Un cierto parecido con todo esto tiene la enseñanza de Jesús en el sermón de la montaña, cuando les enseña a sus discípulos la nueva senda del evangelio. Comienza con las bienaventuranzas: dichosos los pobres, los mansos, los que lloran, los hambrientos de justicia, los que afrontan pacíficamente la violencia, cuando os insulten y persigan por mi causa… Todo ese sufrimiento abrazado libremente desde la fe tiene la recompensa del reino de Dios, un reino que no hay que esperar disfrutar en la otra vida, sino que lo experimentamos en ésta al saborear la libertad del que elige ser pobre, la fortaleza del manso que vence al soberbio en su propia bravata, el consuelo reconfortante que se da a los que lloran, el reconocimiento que recibe el que trabaja por la justicia, la dichosa benevolencia que experimenta el que es misericordioso, la alegría del limpio de corazón que mira con los ojos de Dios sin ser turbado por los celos, la envida o la maledicencia, los pacíficos que generan la paz de Dios a su alrededor.
¿Por qué son dichosos todos esos? Son dichosos porque han tenido la oportunidad de despojarse o de ser despojados de unas apariencias que no dejan conocer la verdadera felicidad. Ellos han pasado por algo que les posibilita otro tipo de experiencia más fructífera. Son los que se han dejado enseñar por la sabiduría del Maestro interior, recibiendo la felicidad de los predilectos de Dios que disfrutan tanto del hijo que viene que se olvidan del dolor que lo precede, viviéndolo como preludio paradójico de esa felicidad.
Estoy seguro de que todos nosotros hemos tenido esa experiencia en algunas ocasiones. Cuando hemos sometido cualquiera de nuestras pasiones hemos experimentado el malestar de la renuncia y el gozo de la victoria. Igualmente, cuando hemos renunciado a cosas más materiales e inmediatas por un bien superior. San Benito nos dice en el inicio de su Regla que seguir ese camino nos cuesta al principio, pero que si profundizamos en él nos da una gran libertad, dejando de experimentar el malestar del que se va metiendo poco a poco en el agua antes de lanzarse a nadar: No abandones enseguida, sobrecogido de temor, el camino de la salvación, que al principio debe ser forzosamente estrecho. Sin embargo, con el progreso en la vida monástica y en la fe, ensanchado el corazón, con la inefable dulzura del amor, se corre por el camino de los mandamientos de Dios (Pról 48-49). El que no se limita a soportar, sino que elige el camino de la humildad, de la sencillez, del despojo y vacío para ser llenado, experimenta el gozo de esa presencia en su vida que le hace feliz, le da estabilidad y sentido, desconcertando a todos aquellos que viven dependiendo de las cosas, de la aprobación de los demás, de la buena suerte en la vida.

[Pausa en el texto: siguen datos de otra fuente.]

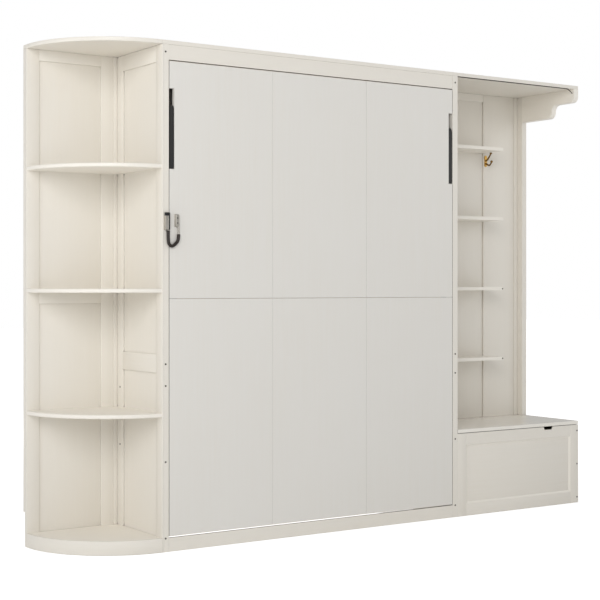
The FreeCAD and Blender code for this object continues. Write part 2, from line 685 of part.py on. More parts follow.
def top_edge_bead():
    """A round bead under the top board, from the bed cabinet to the bracket, where it turns down."""
    y = BEAD_INSET + BEAD_R
    z = CEILING_Z - BEAD_R
    end_x = RETURN_X0 - BEAD_END_GAP
    points = [Vec(RIGHT_X0, y, z), Vec(end_x - BEAD_TURN, y, z), Vec(end_x, y, z - BEAD_TURN_DROP)]
    save("top_edge_bead", [tube(points, bend_radii(points), BEAD_R)])


def bracket():
    """The scalloped bracket that carries the right top board out from the wall."""
    x = (RETURN_X0, RIGHT_X1)
    lip_z = CEILING_Z - BRACKET_LIP_H
    low_z = CEILING_Z - BRACKET_DROP_H
    curve_r = (lip_z - low_z) / 2.0
    mid_y = BRACKET_LIP_D + curve_r
    points = [Vec(x[0], 0.0, CEILING_Z), Vec(x[0], 0.0, lip_z + BRACKET_NOSE_R)]
    nose_c = Vec(x[0], BRACKET_NOSE_R, lip_z + BRACKET_NOSE_R)
    cove_c = Vec(x[0], BRACKET_LIP_D, lip_z - curve_r)
    round_c = Vec(x[0], mid_y + curve_r, low_z + curve_r)
    slant = math.sqrt(0.5)
    nose_m = nose_c + Vec(0.0, -slant, -slant) * BRACKET_NOSE_R
    cove_m = cove_c + Vec(0.0, slant, slant) * curve_r
    round_m = round_c + Vec(0.0, -slant, -slant) * curve_r
    nose_end = Vec(x[0], BRACKET_NOSE_R, lip_z)
    cove_start = Vec(x[0], BRACKET_LIP_D, lip_z)
    middle = Vec(x[0], mid_y, lip_z - curve_r)
    round_end = Vec(x[0], mid_y + curve_r, low_z)
    low_back = Vec(x[0], RETURN_Y, low_z)
    top_back = Vec(x[0], RETURN_Y, CEILING_Z)
    edges = [
        Part.makeLine(points[0], points[1]),
        Part.Arc(points[1], nose_m, nose_end).toShape(),
        Part.makeLine(nose_end, cove_start),
        Part.Arc(cove_start, cove_m, middle).toShape(),
        Part.Arc(middle, round_m, round_end).toShape(),
        Part.makeLine(round_end, low_back),
        Part.makeLine(low_back, top_back),
        Part.makeLine(top_back, points[0]),
    ]
    save("scalloped_bracket", [Part.Face(Part.Wire(edges)).extrude(Vec(x[1] - x[0], 0.0, 0.0))])


def right_shelves():
    """Four shallow shelves between the bed cabinet and the seam in the back."""
    shelves = []
    for index in range(RIGHT_SHELF_COUNT):
        top = RIGHT_LOW_TOP + index * RIGHT_PITCH
        z = (top - BOARD_T, top)
        board = box((RIGHT_X0, RIGHT_SHELF_X1), (BACK_Y - RIGHT_SHELF_D, BACK_Y), z)
        board = eased(board)
        tongue = box((RIGHT_X0, RIGHT_SHELF_X1), (BACK_Y - EASE_R - 1.0, FIELD_Y), z)
        shelves.append(board.fuse(tongue).removeSplitter())
    save("hall_shelves", shelves)


def coat_hook():
    """A double coat hook beside the end of the top shelf."""
    x0 = RIGHT_SHELF_X1 + BACK_SEAM + HOOK_FROM_SEAM
    x = x0 + HOOK_PLATE_W / 2.0
    top = RIGHT_SHELF_TOP - BOARD_T - HOOK_BELOW_SHELF
    face = BACK_Y - HOOK_PLATE_T
    plate = eased(box((x0, x0 + HOOK_PLATE_W), (face, BACK_Y), (top - HOOK_PLATE_H, top)))
    low = top - HOOK_PLATE_H + HOOK_FOOT_ROOM
    hook = plate
    for wire in (HOOK_LOWER_WIRE, HOOK_UPPER_WIRE):
        points = [Vec(x, face - reach, low + rise) for reach, rise in wire]
        ball = Part.makeSphere(HOOK_BALL_R, points[-1])
        hook = hook.fuse(tube(points, bend_radii(points), HOOK_WIRE_R)).fuse(ball)
    save("coat_hook", [hook])
    screws = []
    for drop in HOOK_SCREW_DROPS:
        screws.append(pin((x, face, top - drop), (x, face - SCREW_T, top - drop), SCREW_R))
    save("hook_screws", screws)


# Storage bench -------------------------------------------------------------------------------

def bench_front():
    """Framed front of the bench, with a finger cut-out in its top rail."""
    skin = (0.0, FACE_T)
    front_z1 = SEAT_Z0 - LID_FRONT_GAP
    stiles = [
        box((RIGHT_X0, RIGHT_X0 + BENCH_STILE_W), skin, (0.0, front_z1)),
        box((RIGHT_X1 - BENCH_STILE_W, RIGHT_X1), skin, (0.0, front_z1)),
    ]
    between, tall = bench_recess()
    top_rail = box(between, skin, (tall[1], front_z1))
    outlines = [finger_outline(y) for y in (-1.0, FACE_T + 1.0)]
    cut = Part.makeLoft(outlines, True, True)
    save("bench_top_rail", [top_rail.cut(cut)])
    save("bench_frame", stiles + [box(between, skin, (0.0, tall[0]))])
    save("bench_moulding", bench_moulding())


def finger_outline(y):
    """Outline of the finger cut-out at one depth; it widens towards the inside of the bench."""
    grow = FINGER_FLARE * y / FACE_T
    x1 = RIGHT_X1 - FINGER_FROM_END + grow
    x0 = RIGHT_X1 - FINGER_FROM_END - FINGER_W - grow
    slope = (FINGER_W - FINGER_LOW_W) / 2.0
    corners = [
        Vec(x0, y, SEAT_Z0),
        Vec(x1, y, SEAT_Z0),
        Vec(x1 - slope, y, SEAT_Z0 - FINGER_D),
        Vec(x0 + slope, y, SEAT_Z0 - FINGER_D),
    ]
    return Part.makePolygon(corners + corners[:1])


def bench_recess():
    """Sides, bottom and top of the opening in the bench's front frame."""
    return (
        (RIGHT_X0 + BENCH_STILE_W, RIGHT_X1 - BENCH_STILE_W),
        (BENCH_LOW_RAIL_H, SEAT_Z0 - BENCH_TOP_RAIL_H),
    )


def bench_field():
    """The field that closes the bench's front frame from behind."""
    across, tall = bench_recess()
    return box(across, (TRIM_T, FACE_T), tall)


def bench_moulding():
    """Four mitred strips of triangular section round the inside of the bench's recess."""
    across, tall = bench_recess()
    deep = (MOULDING_LIP, TRIM_T)
    low = (across[0] + MOULDING_W, tall[0] + MOULDING_W)
    high = (across[1] - MOULDING_W, tall[1] - MOULDING_W)
    hollow = Part.makeWedge(
        across[0], deep[0], tall[0], low[1], low[0], across[1], deep[1], tall[1], high[1], high[0])
    ring = box(across, deep, tall).cut(hollow)
    outer = [(across[0], tall[0]), (across[1], tall[0]), (across[1], tall[1]), (across[0], tall[1])]
    inner = [low, (high[0], low[1]), high, (low[0], high[1])]
    strips = []
    for index in range(4):
        after = (index + 1) % 4
        outline = (outer[index], outer[after], inner[after], inner[index])
        corners = [Vec(x, deep[0], z) for x, z in outline]
        mitred = Part.Face(Part.makePolygon(corners + corners[:1])).extrude(Vec(0.0, deep[1] - deep[0], 0.0))
        strips.append(ring.common(mitred).Solids[0])
    return strips


def bench_box():
    """Ends, back and floor of the bench, with the fixed strip behind the lid."""
    tall = (0.0, SEAT_Z0)
    near = (RIGHT_X0, RIGHT_X0 + BOARD_T)
    far = (RIGHT_X1 - BOARD_T, RIGHT_X1)
    inside = (near[1], far[0])
    floor_z = (BENCH_LOW_RAIL_H - BOARD_T, BENCH_LOW_RAIL_H)
    save("bench_carcass", [
        box(near, (FACE_T, CARCASS_D), tall),
        box(far, (FACE_T, CARCASS_D), tall),
        box(inside, (BACK_Y, CARCASS_D), tall),
        box(inside, (FACE_T, BACK_Y), floor_z),
    ])
    save("seat_strip", [box((RIGHT_X0, RIGHT_X1), (RETURN_Y, CARCASS_D), (SEAT_Z0, SEAT_H))])
    lid = box((RIGHT_X0 + LID_SIDE_GAP, RIGHT_X1), (0.0, LID_Y1), (SEAT_Z0, SEAT_H))
    save("bench_lid", [eased(lid)])


def knuckle(x0, x1):
    """One barrel segment of a butt hinge."""
    barrel = pin((x0, HINGE_Y, HINGE_Z), (x1, HINGE_Y, HINGE_Z), HINGE_KNUCKLE_R)
    return barrel.cut(pin((x0 - 1.0, HINGE_Y, HINGE_Z), (x1 + 1.0, HINGE_Y, HINGE_Z), HINGE_PIN_R + PIN_FIT))


def leaf(x0, x1, side):
    """A hinge leaf against the lid (-1) or the seat strip (+1), joined to its barrel."""
    edge = HINGE_Y + side * HINGE_GAP / 2.0
    inner = edge - side * HINGE_LEAF_T
    plate = box((x0, x1), (min(edge, inner), max(edge, inner)), (SEAT_Z0, HINGE_Z))
    near = HINGE_Y + side * (HINGE_PIN_R + HINGE_WEB_GAP)
    web = box((x0, x1), (min(edge, near), max(edge, near)), (HINGE_Z - HINGE_LEAF_T, HINGE_Z))
    bore = pin((x0 - 1.0, HINGE_Y, HINGE_Z), (x1 + 1.0, HINGE_Y, HINGE_Z), HINGE_PIN_R + PIN_FIT)
    return plate.fuse(web).cut(bore).fuse(knuckle(x0, x1)).removeSplitter()


def lid_hinges():
    """Butt hinges between the lid and the fixed strip behind it."""
    span = RIGHT_W / HINGE_COUNT
    third = HINGE_L / 3.0
    fixed = []
    moving = []
    pins = []
    for index in range(HINGE_COUNT):
        x0 = RIGHT_X0 + span * (index + 0.5) - HINGE_L / 2.0
        fixed.append(leaf(x0, x0 + third, 1.0))
        fixed.append(leaf(x0 + 2.0 * third, x0 + HINGE_L, 1.0))
        moving.append(leaf(x0 + third + HINGE_KNUCKLE_GAP, x0 + 2.0 * third - HINGE_KNUCKLE_GAP, -1.0))
        pins.append(pin((x0, HINGE_Y, HINGE_Z), (x0 + HINGE_L, HINGE_Y, HINGE_Z), HINGE_PIN_R))
    save("lid_hinge_fixed", fixed + pins)
    save("lid_hinge_moving", moving)


# Cover caps ----------------------------------------------------------------------------------

def cover_caps():
    """Round caps on the stile fronts, the left side, the bench front and two shelf ends."""
    heights = CAP_HEIGHTS + (CEILING_Z - HEADER_H / 2.0,)
    caps = []
    for z in heights:
        caps += pair(pin((SIDE_T / 2.0, 0.0, z), (SIDE_T / 2.0, -CAP_T, z), CAP_R))
    far_x = RIGHT_X1 - BOARD_T / 2.0
    for z in BENCH_CAP_HEIGHTS:
        caps.append(pin((far_x, 0.0, z), (far_x, -CAP_T, z), CAP_R))
    side_y = BACK_Y - CORNER_STRIP_PROUD - REAR_STILE_W / 2.0
    for z in SIDE_CAP_HEIGHTS:
        caps.append(pin((0.0, side_y, z), (-CAP_T, side_y, z), CAP_R))
    shelf_x = RIGHT_SHELF_X1 - CAP_R - EASE_R
    shelf_y = BACK_Y - RIGHT_SHELF_D
    for index in (0, 1):
        z = RIGHT_LOW_TOP + index * RIGHT_PITCH - BOARD_T / 2.0
        caps.append(pin((shelf_x, shelf_y, z), (shelf_x, shelf_y - CAP_T, z), CAP_R))
    save("cover_caps", caps)


def main():
    """Build every sub-part."""
    os.makedirs("parts", exist_ok=True)
    side_boards()
    side_trim()
    cabinet_boards()
    scribe_strips()
    wall_rails()
    bed_stops()
    pivot_hardware()
    face_panels()
    bed_frame()
    bed_deck()
    bed_plates()
    legs()
    gas_struts()
    cable_latch()
    left_back()
    left_unit()
    right_back()
    top_edge_bead()
    bracket()
    right_shelves()
    coat_hook()
    bench_front()
    bench_box()
    lid_hinges()
    cover_caps()


main()
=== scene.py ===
"""Dresses a folding wall bed with its shelf and hall units: finishes, small fittings, light and camera.

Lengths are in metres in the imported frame: X runs right along the wall, Y runs towards the wall, Z runs up.
"""

from __future__ import annotations

import logging
import math
from collections.abc import Iterable, Sequence
from dataclasses import dataclass, field, replace
from enum import Enum

import bmesh
import bpy
from mathutils import Matrix, Vector

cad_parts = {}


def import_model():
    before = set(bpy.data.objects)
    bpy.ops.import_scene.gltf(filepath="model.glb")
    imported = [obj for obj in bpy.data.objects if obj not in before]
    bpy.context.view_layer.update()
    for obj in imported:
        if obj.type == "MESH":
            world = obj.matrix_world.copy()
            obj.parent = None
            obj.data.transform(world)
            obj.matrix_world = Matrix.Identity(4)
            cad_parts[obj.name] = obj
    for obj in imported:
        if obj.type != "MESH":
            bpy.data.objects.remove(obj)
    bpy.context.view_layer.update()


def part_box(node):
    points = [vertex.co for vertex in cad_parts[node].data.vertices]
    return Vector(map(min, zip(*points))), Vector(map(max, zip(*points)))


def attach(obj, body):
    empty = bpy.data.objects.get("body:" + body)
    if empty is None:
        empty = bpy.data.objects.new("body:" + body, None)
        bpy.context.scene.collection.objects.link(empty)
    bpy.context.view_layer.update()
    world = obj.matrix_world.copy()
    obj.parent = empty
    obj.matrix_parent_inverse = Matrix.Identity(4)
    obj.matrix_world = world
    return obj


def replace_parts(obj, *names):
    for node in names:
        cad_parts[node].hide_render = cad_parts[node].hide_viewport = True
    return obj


LOG = logging.getLogger("wall_bed")
MM = 0.001
SAME_POINT = 0.01 * MM
TOWARDS_ROOM = Vector((0.0, -1.0, 0.0))
Profile = Sequence[tuple[float, float]]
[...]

Es por lo que el Señor nos recuerda que nos ha elegido para ser sal y luz en el mundo. Nos ha elegido no por nuestros méritos, sino por su libre voluntad, pero es un don exigente. Su petición es que no seamos sal sosa. ¿Que vemos que los otros no viven según el evangelio?, pues vivámoslo nosotros para dar sabor a la comida sosa. ¿Que vemos que los demás viven con criterios mundanos?, pongamos nosotros la sal de los criterios evangélicos. La sal es poca en el alimento, pero le da un sabor diferente, más agradable, haciéndola más apetitosa. Los grupos humanos cambian mucho cuando en su seno hay algunos verdaderamente buenos. Unos pocos son capaces de salvar el conjunto, como escenificaba el regateo de Abrahán con Dios por Sodoma y Gomorra. Por eso no nos dejemos contagiar por lo insípido de una vida sin Dios, sin el sabor del espíritu, volviéndonos sosos nosotros mismos. Pues si la comida sosa resulta desagradable, mucho más desconcierta estropear un alimento que primero había sido sabroso.
Si el Señor quiere que seamos luz del mundo es para que nuestra luz brille e ilumine el camino, no para que deslumbre a la gente. Nuestra luz deslumbra cuando lanzamos todos los mandamientos sobre el otro con un dedo acusador, cuando exigimos al otro que haga todo lo que se debe hacer, cuando nos lamentamos de lo mal que van las cosas, acusando a los demás de su comportamiento. Nuestra luz ilumina el camino cuando somos nosotros mismos los que vivimos según el evangelio, cuando mostramos con nuestras vidas la senda del evangelio. Entonces somos una luz que no se puede ocultar, pues se ve naturalmente. Esto es más exigente, pues supone olvido de sí mismo, ya que a veces estamos más preocupados de que los demás reconozca la luz que somos que de vivir esa luminosidad que iluminará sin pretenderlo. En definitiva, hace lo que nos dice San Benito: sed santos sin preocuparse por ser llamados santos. Fácilmente podemos constatar esa ambigüedad en nosotros cuando nos molesta que los demás nos acusen de nuestros defectos, es decir, cuando nos señalan aquello en lo que no somos luz.
Jesús nos anima a que nuestra luz brille ante los hombres… para que vean nuestras buenas obras y den gloria a nuestro Padre que está en los cielos. Al final eso es lo más importante. Que nuestras vidas iluminen el camino de los demás hacia Dios, no hacia nosotros. Quien se ha vaciado de sí mismo encuentra más alegría en esto que en la propia alabanza. Es lo mismo que sucede con las bienaventuranzas, cuando se deja la felicidad inmediata para gozar de la más plena.